§ **WRITTEN TASK**
The lines to be extracted run from the start of the listing through the line containing "web + flange)"; copy them exactly and nothing else.

§ **RECORDED INFORMATION**
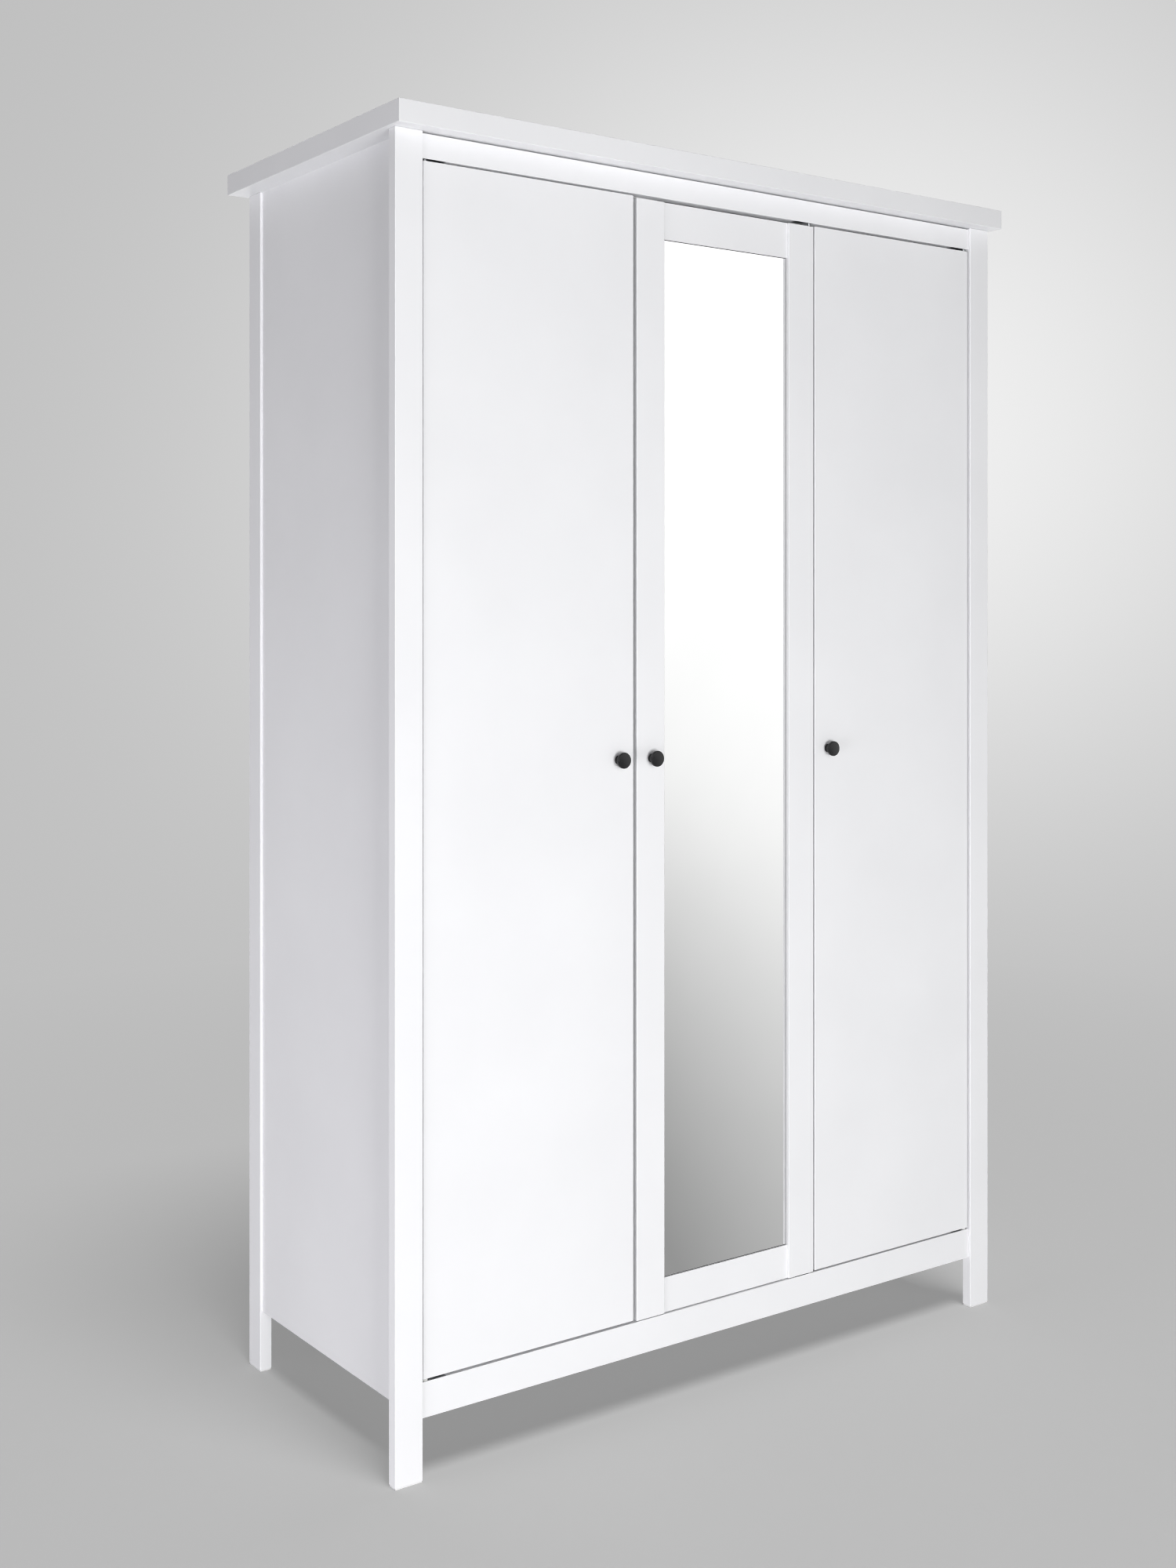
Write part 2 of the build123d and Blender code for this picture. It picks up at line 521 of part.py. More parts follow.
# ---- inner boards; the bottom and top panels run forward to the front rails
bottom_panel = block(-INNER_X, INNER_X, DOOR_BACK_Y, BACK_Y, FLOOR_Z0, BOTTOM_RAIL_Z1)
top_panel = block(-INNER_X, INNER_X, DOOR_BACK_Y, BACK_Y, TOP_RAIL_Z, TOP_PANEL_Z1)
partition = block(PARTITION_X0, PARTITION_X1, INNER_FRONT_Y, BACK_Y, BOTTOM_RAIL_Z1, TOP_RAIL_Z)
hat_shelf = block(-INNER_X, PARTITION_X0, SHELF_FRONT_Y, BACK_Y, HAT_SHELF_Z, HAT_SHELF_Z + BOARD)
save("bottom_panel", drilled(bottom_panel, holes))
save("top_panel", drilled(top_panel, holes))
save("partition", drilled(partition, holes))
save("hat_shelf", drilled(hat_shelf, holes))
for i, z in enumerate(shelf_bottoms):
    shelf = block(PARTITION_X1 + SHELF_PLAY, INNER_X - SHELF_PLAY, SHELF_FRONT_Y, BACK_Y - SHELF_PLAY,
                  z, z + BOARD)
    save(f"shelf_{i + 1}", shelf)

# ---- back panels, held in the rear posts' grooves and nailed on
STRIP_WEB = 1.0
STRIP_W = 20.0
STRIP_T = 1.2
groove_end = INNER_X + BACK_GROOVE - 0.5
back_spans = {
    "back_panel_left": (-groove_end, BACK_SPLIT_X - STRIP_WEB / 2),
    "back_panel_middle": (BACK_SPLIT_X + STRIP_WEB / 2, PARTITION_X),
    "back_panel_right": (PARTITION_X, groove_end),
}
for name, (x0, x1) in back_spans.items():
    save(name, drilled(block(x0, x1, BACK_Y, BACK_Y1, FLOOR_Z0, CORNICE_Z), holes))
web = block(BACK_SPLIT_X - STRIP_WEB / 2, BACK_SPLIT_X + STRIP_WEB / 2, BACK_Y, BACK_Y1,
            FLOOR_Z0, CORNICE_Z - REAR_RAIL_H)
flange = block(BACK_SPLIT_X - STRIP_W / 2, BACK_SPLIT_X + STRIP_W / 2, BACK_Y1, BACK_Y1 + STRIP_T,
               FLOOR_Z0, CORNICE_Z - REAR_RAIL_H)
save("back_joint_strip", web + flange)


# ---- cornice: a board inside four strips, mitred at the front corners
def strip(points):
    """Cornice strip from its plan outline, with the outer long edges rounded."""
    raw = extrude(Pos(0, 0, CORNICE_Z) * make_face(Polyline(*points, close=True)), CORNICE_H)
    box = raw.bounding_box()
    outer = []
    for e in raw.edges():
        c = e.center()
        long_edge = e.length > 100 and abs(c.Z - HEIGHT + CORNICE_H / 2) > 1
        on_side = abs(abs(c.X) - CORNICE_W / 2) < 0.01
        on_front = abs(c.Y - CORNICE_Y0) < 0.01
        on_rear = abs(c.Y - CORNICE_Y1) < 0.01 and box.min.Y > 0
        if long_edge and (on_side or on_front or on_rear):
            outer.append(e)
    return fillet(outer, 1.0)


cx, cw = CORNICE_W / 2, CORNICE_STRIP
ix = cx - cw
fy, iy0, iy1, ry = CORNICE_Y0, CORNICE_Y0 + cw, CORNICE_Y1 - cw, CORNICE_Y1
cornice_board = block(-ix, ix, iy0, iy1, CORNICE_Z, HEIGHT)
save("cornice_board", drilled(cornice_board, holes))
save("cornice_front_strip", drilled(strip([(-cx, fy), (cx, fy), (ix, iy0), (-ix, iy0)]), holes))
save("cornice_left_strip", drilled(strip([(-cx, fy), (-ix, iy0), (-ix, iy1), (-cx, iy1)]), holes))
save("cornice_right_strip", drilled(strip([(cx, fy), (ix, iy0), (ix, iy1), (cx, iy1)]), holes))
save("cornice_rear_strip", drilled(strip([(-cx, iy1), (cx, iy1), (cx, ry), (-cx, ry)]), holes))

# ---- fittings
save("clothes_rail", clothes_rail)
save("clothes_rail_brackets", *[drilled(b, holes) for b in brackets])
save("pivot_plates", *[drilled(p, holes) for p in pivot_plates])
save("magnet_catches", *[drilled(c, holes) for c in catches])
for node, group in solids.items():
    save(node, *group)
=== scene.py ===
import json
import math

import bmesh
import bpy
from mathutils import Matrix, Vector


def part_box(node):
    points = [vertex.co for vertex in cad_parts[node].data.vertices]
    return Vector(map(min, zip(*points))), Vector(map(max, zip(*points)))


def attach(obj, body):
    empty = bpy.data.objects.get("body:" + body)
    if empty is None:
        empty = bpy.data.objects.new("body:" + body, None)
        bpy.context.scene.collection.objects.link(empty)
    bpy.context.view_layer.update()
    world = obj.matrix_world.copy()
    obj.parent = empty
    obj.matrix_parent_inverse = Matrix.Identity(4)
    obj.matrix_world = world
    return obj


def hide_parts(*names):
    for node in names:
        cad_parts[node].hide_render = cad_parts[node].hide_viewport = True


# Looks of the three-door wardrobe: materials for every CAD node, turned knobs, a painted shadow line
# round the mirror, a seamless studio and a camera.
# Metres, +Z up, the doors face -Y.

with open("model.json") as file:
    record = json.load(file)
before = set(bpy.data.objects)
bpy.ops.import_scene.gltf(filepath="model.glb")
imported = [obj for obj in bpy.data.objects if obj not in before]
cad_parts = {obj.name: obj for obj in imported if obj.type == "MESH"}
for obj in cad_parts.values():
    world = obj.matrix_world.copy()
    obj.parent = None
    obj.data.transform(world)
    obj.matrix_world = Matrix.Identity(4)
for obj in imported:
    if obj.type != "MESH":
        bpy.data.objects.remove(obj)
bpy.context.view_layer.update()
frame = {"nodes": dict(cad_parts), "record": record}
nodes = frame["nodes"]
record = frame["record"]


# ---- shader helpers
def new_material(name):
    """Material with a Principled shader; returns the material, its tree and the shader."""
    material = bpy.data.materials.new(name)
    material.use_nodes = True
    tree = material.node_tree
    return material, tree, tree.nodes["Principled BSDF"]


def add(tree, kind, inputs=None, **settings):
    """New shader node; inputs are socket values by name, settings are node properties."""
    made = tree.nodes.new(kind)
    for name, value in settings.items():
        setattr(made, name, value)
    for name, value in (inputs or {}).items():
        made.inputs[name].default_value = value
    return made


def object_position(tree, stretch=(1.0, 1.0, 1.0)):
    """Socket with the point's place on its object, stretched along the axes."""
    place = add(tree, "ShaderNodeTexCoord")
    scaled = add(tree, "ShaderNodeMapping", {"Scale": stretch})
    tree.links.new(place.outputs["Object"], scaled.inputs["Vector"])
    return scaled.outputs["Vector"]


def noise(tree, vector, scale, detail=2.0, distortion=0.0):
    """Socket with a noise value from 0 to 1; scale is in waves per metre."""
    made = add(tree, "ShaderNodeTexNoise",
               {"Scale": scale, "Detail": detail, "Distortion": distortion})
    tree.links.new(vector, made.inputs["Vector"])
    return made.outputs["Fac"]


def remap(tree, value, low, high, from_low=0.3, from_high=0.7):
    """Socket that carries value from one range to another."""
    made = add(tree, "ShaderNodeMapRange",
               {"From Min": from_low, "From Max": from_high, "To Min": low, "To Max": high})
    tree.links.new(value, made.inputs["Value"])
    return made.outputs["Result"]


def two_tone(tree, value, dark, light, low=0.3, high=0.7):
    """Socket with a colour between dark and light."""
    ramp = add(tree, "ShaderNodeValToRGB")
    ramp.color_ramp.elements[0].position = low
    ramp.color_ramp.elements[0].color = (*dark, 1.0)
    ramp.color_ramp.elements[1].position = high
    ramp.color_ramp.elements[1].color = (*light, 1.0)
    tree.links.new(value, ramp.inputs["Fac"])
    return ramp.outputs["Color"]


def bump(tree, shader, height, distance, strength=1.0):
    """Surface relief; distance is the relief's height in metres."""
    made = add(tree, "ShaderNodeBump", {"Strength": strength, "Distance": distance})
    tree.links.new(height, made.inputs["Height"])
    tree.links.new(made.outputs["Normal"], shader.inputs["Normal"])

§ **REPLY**
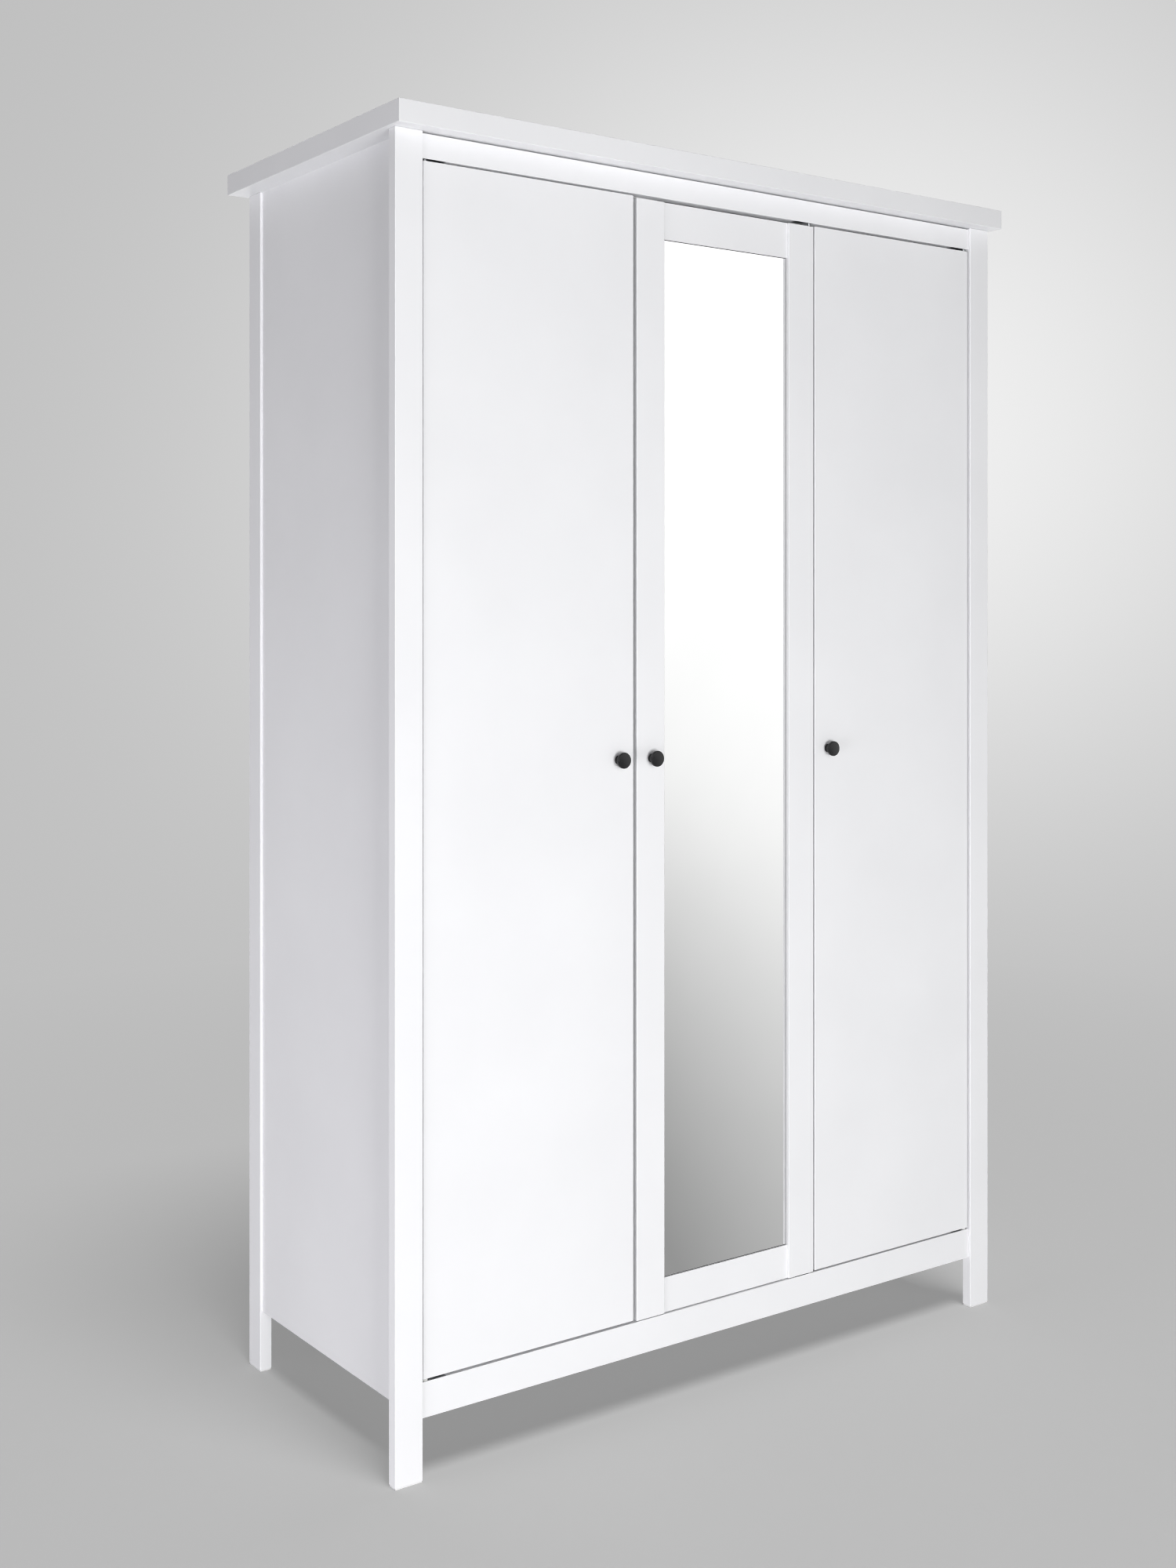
Write part 2 of the build123d and Blender code for this picture. It picks up at line 521 of part.py. More parts follow.
# ---- inner boards; the bottom and top panels run forward to the front rails
bottom_panel = block(-INNER_X, INNER_X, DOOR_BACK_Y, BACK_Y, FLOOR_Z0, BOTTOM_RAIL_Z1)
top_panel = block(-INNER_X, INNER_X, DOOR_BACK_Y, BACK_Y, TOP_RAIL_Z, TOP_PANEL_Z1)
partition = block(PARTITION_X0, PARTITION_X1, INNER_FRONT_Y, BACK_Y, BOTTOM_RAIL_Z1, TOP_RAIL_Z)
hat_shelf = block(-INNER_X, PARTITION_X0, SHELF_FRONT_Y, BACK_Y, HAT_SHELF_Z, HAT_SHELF_Z + BOARD)
save("bottom_panel", drilled(bottom_panel, holes))
save("top_panel", drilled(top_panel, holes))
save("partition", drilled(partition, holes))
save("hat_shelf", drilled(hat_shelf, holes))
for i, z in enumerate(shelf_bottoms):
    shelf = block(PARTITION_X1 + SHELF_PLAY, INNER_X - SHELF_PLAY, SHELF_FRONT_Y, BACK_Y - SHELF_PLAY,
                  z, z + BOARD)
    save(f"shelf_{i + 1}", shelf)

# ---- back panels, held in the rear posts' grooves and nailed on
STRIP_WEB = 1.0
STRIP_W = 20.0
STRIP_T = 1.2
groove_end = INNER_X + BACK_GROOVE - 0.5
back_spans = {
    "back_panel_left": (-groove_end, BACK_SPLIT_X - STRIP_WEB / 2),
    "back_panel_middle": (BACK_SPLIT_X + STRIP_WEB / 2, PARTITION_X),
    "back_panel_right": (PARTITION_X, groove_end),
}
for name, (x0, x1) in back_spans.items():
    save(name, drilled(block(x0, x1, BACK_Y, BACK_Y1, FLOOR_Z0, CORNICE_Z), holes))
web = block(BACK_SPLIT_X - STRIP_WEB / 2, BACK_SPLIT_X + STRIP_WEB / 2, BACK_Y, BACK_Y1,
            FLOOR_Z0, CORNICE_Z - REAR_RAIL_H)
flange = block(BACK_SPLIT_X - STRIP_W / 2, BACK_SPLIT_X + STRIP_W / 2, BACK_Y1, BACK_Y1 + STRIP_T,
               FLOOR_Z0, CORNICE_Z - REAR_RAIL_H)
save("back_joint_strip", web + flange)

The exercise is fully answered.